**Given material**
· · · · · · ·

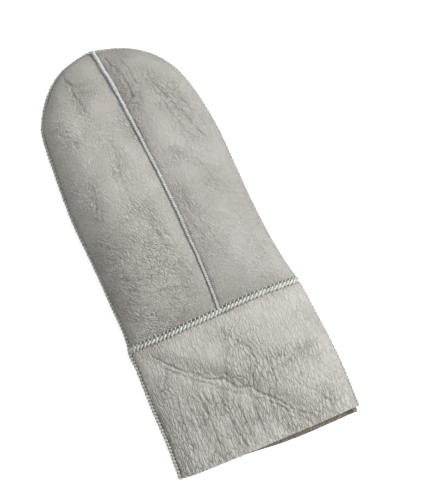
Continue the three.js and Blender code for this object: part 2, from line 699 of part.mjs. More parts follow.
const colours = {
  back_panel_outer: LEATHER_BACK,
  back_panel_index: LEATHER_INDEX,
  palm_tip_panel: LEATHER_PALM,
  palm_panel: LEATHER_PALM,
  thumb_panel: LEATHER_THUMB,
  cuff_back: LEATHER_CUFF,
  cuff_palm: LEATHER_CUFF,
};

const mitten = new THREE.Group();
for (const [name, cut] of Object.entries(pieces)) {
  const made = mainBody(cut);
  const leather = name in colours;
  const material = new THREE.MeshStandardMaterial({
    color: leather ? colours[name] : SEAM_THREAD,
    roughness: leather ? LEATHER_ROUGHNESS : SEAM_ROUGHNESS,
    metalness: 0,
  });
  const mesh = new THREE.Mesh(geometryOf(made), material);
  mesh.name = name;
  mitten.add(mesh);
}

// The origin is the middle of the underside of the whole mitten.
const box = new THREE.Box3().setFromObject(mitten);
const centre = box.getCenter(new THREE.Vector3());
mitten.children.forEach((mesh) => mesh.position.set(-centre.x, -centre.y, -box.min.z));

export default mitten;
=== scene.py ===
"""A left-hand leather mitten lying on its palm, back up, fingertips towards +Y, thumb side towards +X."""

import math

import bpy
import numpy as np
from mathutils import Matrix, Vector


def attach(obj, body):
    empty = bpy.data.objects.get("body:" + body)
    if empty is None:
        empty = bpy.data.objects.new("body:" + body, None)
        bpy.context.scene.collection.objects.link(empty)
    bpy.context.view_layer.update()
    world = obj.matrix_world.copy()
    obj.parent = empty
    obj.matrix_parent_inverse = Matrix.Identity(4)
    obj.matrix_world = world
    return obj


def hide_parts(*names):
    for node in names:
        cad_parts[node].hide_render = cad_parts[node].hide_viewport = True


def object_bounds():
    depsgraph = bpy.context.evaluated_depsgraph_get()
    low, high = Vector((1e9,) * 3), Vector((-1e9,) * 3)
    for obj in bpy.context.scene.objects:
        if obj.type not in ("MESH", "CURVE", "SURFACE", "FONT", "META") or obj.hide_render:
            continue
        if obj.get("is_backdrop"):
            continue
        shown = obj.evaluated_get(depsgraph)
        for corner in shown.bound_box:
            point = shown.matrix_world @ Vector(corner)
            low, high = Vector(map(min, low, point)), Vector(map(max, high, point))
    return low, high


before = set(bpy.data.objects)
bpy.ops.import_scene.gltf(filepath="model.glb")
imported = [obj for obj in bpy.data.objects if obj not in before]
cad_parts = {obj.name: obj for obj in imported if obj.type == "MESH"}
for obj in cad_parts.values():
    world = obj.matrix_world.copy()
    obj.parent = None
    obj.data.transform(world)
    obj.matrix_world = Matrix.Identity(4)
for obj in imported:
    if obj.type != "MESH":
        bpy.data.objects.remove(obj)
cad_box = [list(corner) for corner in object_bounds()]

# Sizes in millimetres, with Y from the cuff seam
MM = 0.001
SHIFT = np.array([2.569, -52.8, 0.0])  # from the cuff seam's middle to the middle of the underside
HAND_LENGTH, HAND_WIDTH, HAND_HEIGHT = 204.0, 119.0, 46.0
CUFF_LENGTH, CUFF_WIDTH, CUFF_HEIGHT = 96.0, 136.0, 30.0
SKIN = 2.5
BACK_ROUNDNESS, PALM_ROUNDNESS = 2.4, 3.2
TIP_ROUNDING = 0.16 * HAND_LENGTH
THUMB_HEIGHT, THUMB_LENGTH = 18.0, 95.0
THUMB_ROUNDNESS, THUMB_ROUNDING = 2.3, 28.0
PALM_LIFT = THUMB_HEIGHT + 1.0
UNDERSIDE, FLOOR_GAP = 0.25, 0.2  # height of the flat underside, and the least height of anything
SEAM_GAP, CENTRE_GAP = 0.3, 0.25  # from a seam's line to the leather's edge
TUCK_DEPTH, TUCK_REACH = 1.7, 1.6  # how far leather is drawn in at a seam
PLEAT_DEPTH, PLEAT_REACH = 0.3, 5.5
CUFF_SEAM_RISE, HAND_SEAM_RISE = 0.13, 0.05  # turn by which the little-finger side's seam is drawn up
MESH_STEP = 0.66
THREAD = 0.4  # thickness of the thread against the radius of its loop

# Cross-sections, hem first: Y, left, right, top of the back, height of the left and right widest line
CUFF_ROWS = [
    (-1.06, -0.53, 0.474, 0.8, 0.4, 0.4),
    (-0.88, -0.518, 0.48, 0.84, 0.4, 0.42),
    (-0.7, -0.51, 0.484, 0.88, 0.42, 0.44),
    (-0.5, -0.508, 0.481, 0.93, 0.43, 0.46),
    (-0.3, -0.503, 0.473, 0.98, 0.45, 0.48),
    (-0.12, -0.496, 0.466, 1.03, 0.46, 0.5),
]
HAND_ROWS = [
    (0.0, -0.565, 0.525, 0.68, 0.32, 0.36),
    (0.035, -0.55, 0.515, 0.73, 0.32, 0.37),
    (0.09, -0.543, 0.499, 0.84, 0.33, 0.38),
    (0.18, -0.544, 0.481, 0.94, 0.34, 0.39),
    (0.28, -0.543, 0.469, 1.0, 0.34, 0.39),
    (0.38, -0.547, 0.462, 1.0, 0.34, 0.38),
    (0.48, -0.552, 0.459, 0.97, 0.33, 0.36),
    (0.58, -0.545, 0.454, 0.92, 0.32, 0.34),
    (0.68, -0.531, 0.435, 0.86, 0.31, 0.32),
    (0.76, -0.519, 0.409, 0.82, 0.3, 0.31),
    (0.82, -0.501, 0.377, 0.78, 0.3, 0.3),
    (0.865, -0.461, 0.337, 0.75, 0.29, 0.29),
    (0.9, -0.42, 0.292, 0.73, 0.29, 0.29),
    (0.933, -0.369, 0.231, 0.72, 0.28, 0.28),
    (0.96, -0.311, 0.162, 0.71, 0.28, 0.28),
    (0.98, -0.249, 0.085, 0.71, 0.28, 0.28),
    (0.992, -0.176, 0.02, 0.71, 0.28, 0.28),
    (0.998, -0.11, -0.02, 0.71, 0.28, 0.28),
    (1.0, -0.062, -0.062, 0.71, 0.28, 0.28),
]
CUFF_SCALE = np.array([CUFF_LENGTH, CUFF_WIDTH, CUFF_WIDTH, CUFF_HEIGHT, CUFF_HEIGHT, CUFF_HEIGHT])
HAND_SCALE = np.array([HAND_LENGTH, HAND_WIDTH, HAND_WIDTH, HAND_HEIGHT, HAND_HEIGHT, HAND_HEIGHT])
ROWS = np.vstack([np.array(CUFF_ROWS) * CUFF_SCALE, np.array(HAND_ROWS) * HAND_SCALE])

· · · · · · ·

**Task to carry out**
Give again, word for word, the lines starting at the line that has "the whole mitten." and ending at the line that has "if empty is", with both of those lines included and nothing else.

**Answer for the task**
// The origin is the middle of the underside of the whole mitten.
const box = new THREE.Box3().setFromObject(mitten);
const centre = box.getCenter(new THREE.Vector3());
mitten.children.forEach((mesh) => mesh.position.set(-centre.x, -centre.y, -box.min.z));

export default mitten;
=== scene.py ===
"""A left-hand leather mitten lying on its palm, back up, fingertips towards +Y, thumb side towards +X."""

import math

import bpy
import numpy as np
from mathutils import Matrix, Vector


def attach(obj, body):
    empty = bpy.data.objects.get("body:" + body)
    if empty is None:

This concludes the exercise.